▶ **The task**:
Take the data below and repeat it exactly.

▶ **Records provided**:
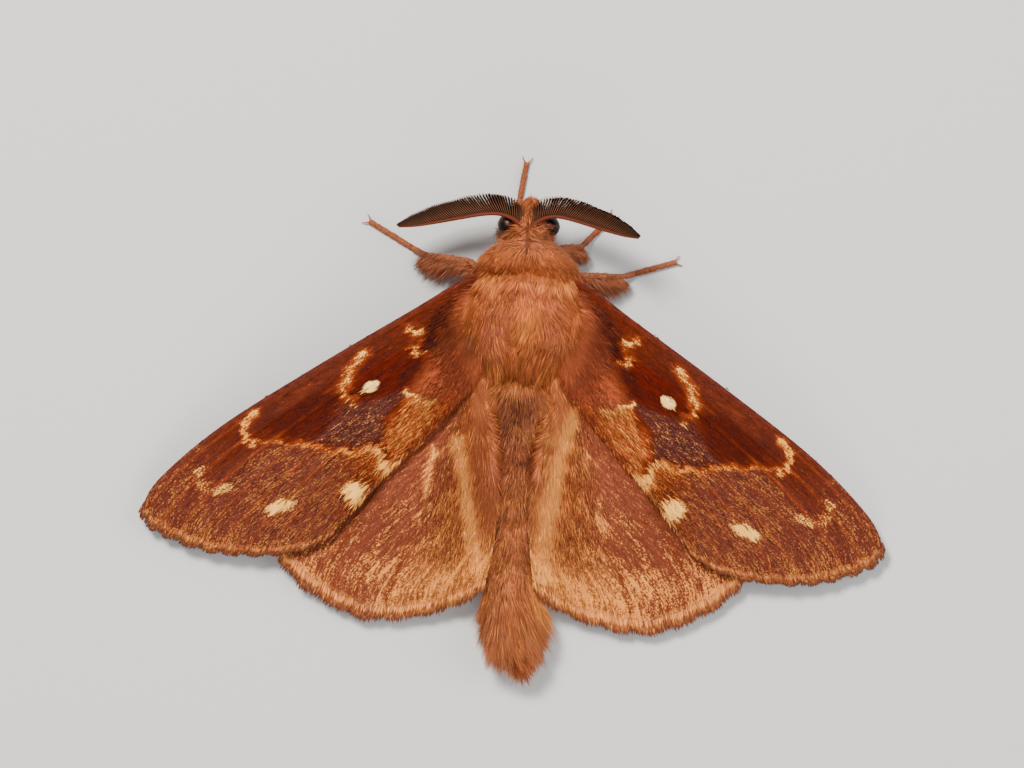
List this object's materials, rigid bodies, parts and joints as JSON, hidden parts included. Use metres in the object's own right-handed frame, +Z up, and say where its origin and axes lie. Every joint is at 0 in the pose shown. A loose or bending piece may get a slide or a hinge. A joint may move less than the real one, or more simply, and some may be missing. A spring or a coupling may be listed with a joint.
{
  "type": "moth",
  "caption": "Life-size still moth standing on its feet, wings half spread over a furry body, with comb-like antennae, snout palps, dark eyes and fringed legs.",
  "frame": {"origin": "under the middle of the model's box, on the plane that its feet stand on", "axes": "+X to the moth's right, +Y towards its head, +Z up"},
  "size_m": [0.0602, 0.0426, 0.0091],
  "materials": {
    "thorax_fur": "dense, soft orange-brown fur",
    "head_fur": "short orange-brown fur",
    "abdomen_fur": "brown fur with a paler tail tuft",
    "palps": "close brown hair",
    "eyes": "glossy, almost black",
    "antennae": "dark brown, dull",
    "forewing_scales": "matt wing scales in red-brown, dark brown and cream",
    "hindwing_scales": "matt wing scales in warm brown",
    "legs": "brown, haired, with smooth claws"
  },
  "bodies": {
    "root": {"abdomen": "abdomen_fur", "antenna_left": "antennae", "antenna_right": "antennae", "eye_left": "eyes", "eye_right": "eyes", "foreleg_left": "legs", "foreleg_right": "legs", "forewing_left": "forewing_scales", "forewing_right": "forewing_scales", "head": "head_fur", "hindleg_left": "legs", "hindleg_right": "legs", "hindwing_left": "hindwing_scales", "hindwing_right": "hindwing_scales", "midleg_left": "legs", "midleg_right": "legs", "palp_left": "palps", "palp_right": "palps", "thorax": "thorax_fur"}
  },
  "joints": []
}
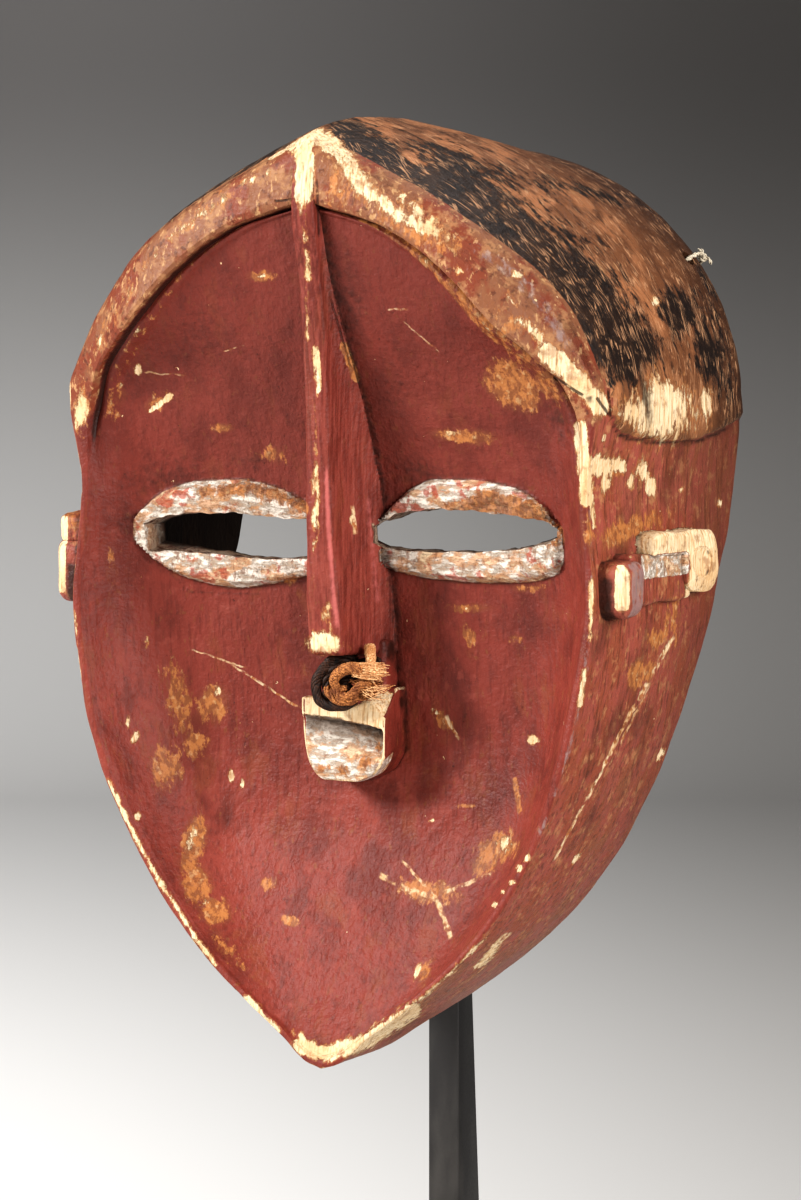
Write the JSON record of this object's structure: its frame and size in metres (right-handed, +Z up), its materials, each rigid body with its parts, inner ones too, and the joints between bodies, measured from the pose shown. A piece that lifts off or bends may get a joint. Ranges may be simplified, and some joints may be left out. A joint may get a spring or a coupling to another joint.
{
  "type": "lwalwa mask",
  "caption": "Tall carved wooden face mask with a concave red face, long straight nose, slit eyes, box mouth and domed cap, hollow behind, held on a steel post with a flat foot.",
  "frame": {"origin": "centre of the object's footprint, on the surface that the foot stands on", "axes": "+Z up, the face looks along -Y, +X is at the right of someone who looks at the face"},
  "size_m": [0.216, 0.1331, 0.4367],
  "materials": {
    "painted_wood": "worn matt red earth pigment over light wood",
    "plant_fibre": "coarse twisted plant fibre, frayed",
    "pale_twine": "thin pale twine",
    "dark_steel": "satin, blackened",
    "grey_felt": "matt felt"
  },
  "bodies": {
    "root": {"mask": "painted_wood", "nose_cord": "plant_fibre", "rim_twine": "pale_twine", "stand_post": "dark_steel", "stand_foot": "dark_steel", "chin_hook": "dark_steel", "face_rest": "dark_steel", "rest_pad": "grey_felt"}
  },
  "joints": []
}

▶ **Output below**:
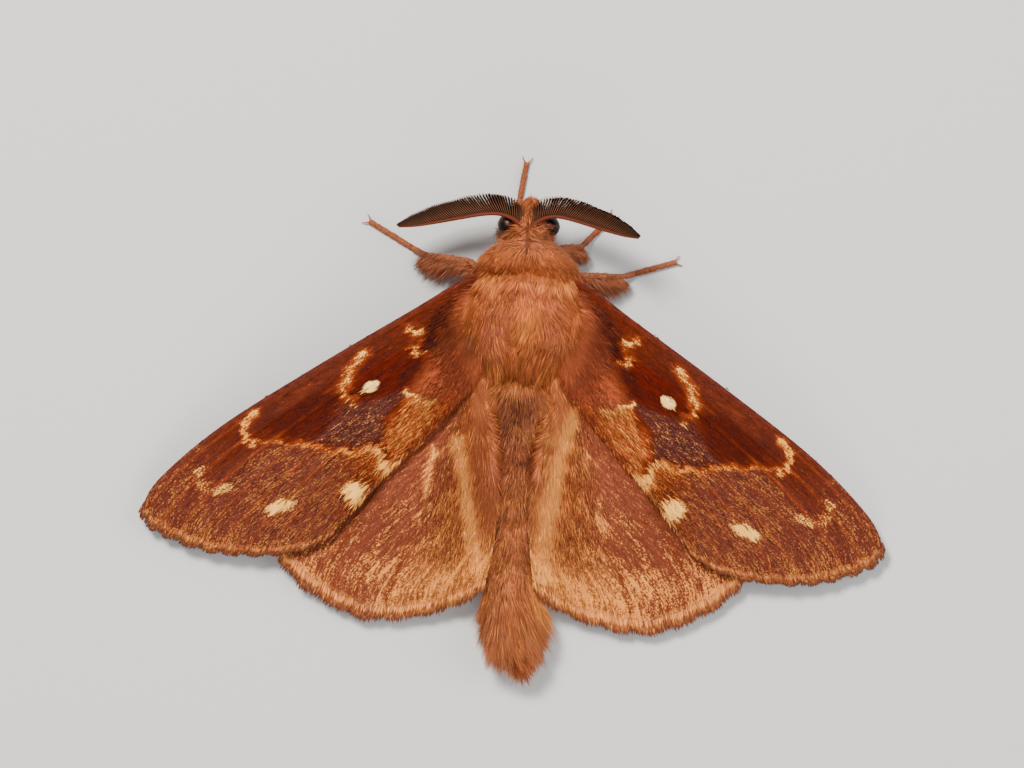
List this object's materials, rigid bodies, parts and joints as JSON, hidden parts included. Use metres in the object's own right-handed frame, +Z up, and say where its origin and axes lie. Every joint is at 0 in the pose shown. A loose or bending piece may get a slide or a hinge. A joint may move less than the real one, or more simply, and some may be missing. A spring or a coupling may be listed with a joint.
{
  "type": "moth",
  "caption": "Life-size still moth standing on its feet, wings half spread over a furry body, with comb-like antennae, snout palps, dark eyes and fringed legs.",
  "frame": {"origin": "under the middle of the model's box, on the plane that its feet stand on", "axes": "+X to the moth's right, +Y towards its head, +Z up"},
  "size_m": [0.0602, 0.0426, 0.0091],
  "materials": {
    "thorax_fur": "dense, soft orange-brown fur",
    "head_fur": "short orange-brown fur",
    "abdomen_fur": "brown fur with a paler tail tuft",
    "palps": "close brown hair",
    "eyes": "glossy, almost black",
    "antennae": "dark brown, dull",
    "forewing_scales": "matt wing scales in red-brown, dark brown and cream",
    "hindwing_scales": "matt wing scales in warm brown",
    "legs": "brown, haired, with smooth claws"
  },
  "bodies": {
    "root": {"abdomen": "abdomen_fur", "antenna_left": "antennae", "antenna_right": "antennae", "eye_left": "eyes", "eye_right": "eyes", "foreleg_left": "legs", "foreleg_right": "legs", "forewing_left": "forewing_scales", "forewing_right": "forewing_scales", "head": "head_fur", "hindleg_left": "legs", "hindleg_right": "legs", "hindwing_left": "hindwing_scales", "hindwing_right": "hindwing_scales", "midleg_left": "legs", "midleg_right": "legs", "palp_left": "palps", "palp_right": "palps", "thorax": "thorax_fur"}
  },
  "joints": []
}
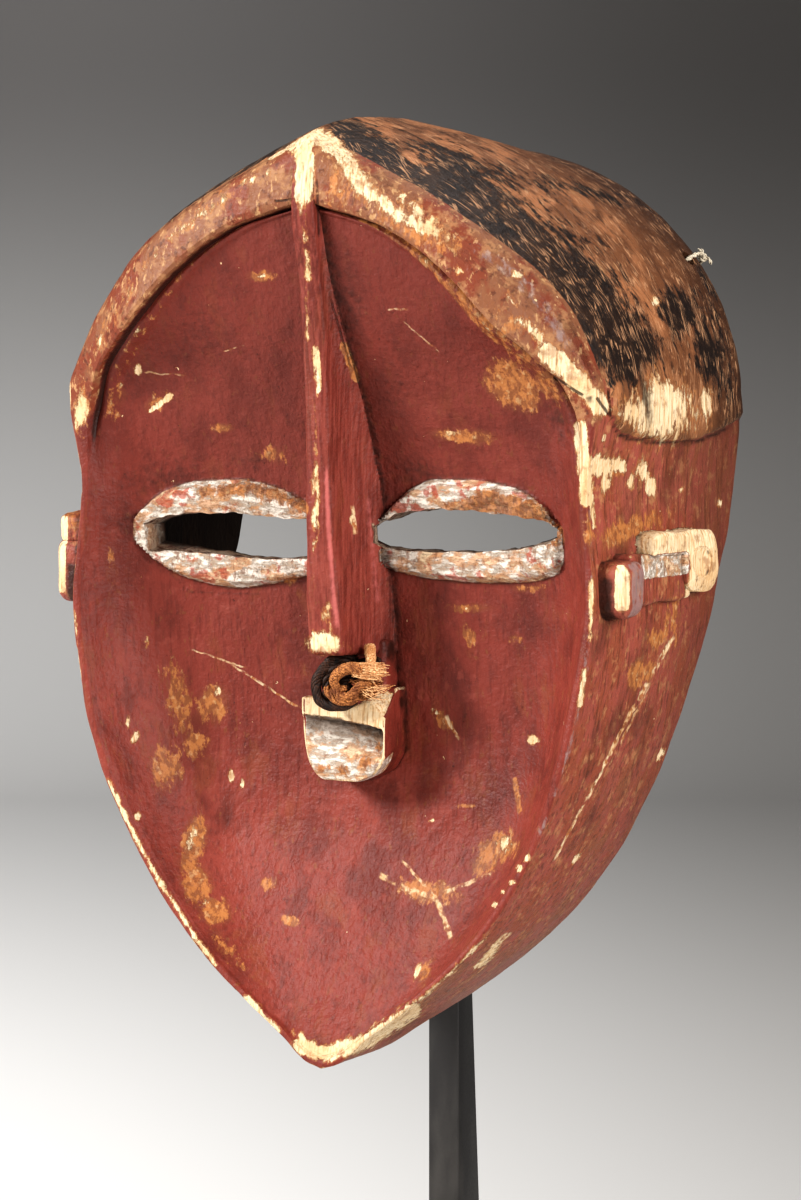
Write the JSON record of this object's structure: its frame and size in metres (right-handed, +Z up), its materials, each rigid body with its parts, inner ones too, and the joints between bodies, measured from the pose shown. A piece that lifts off or bends may get a joint. Ranges may be simplified, and some joints may be left out. A joint may get a spring or a coupling to another joint.
{
  "type": "lwalwa mask",
  "caption": "Tall carved wooden face mask with a concave red face, long straight nose, slit eyes, box mouth and domed cap, hollow behind, held on a steel post with a flat foot.",
  "frame": {"origin": "centre of the object's footprint, on the surface that the foot stands on", "axes": "+Z up, the face looks along -Y, +X is at the right of someone who looks at the face"},
  "size_m": [0.216, 0.1331, 0.4367],
  "materials": {
    "painted_wood": "worn matt red earth pigment over light wood",
    "plant_fibre": "coarse twisted plant fibre, frayed",
    "pale_twine": "thin pale twine",
    "dark_steel": "satin, blackened",
    "grey_felt": "matt felt"
  },
  "bodies": {
    "root": {"mask": "painted_wood", "nose_cord": "plant_fibre", "rim_twine": "pale_twine", "stand_post": "dark_steel", "stand_foot": "dark_steel", "chin_hook": "dark_steel", "face_rest": "dark_steel", "rest_pad": "grey_felt"}
  },
  "joints": []
}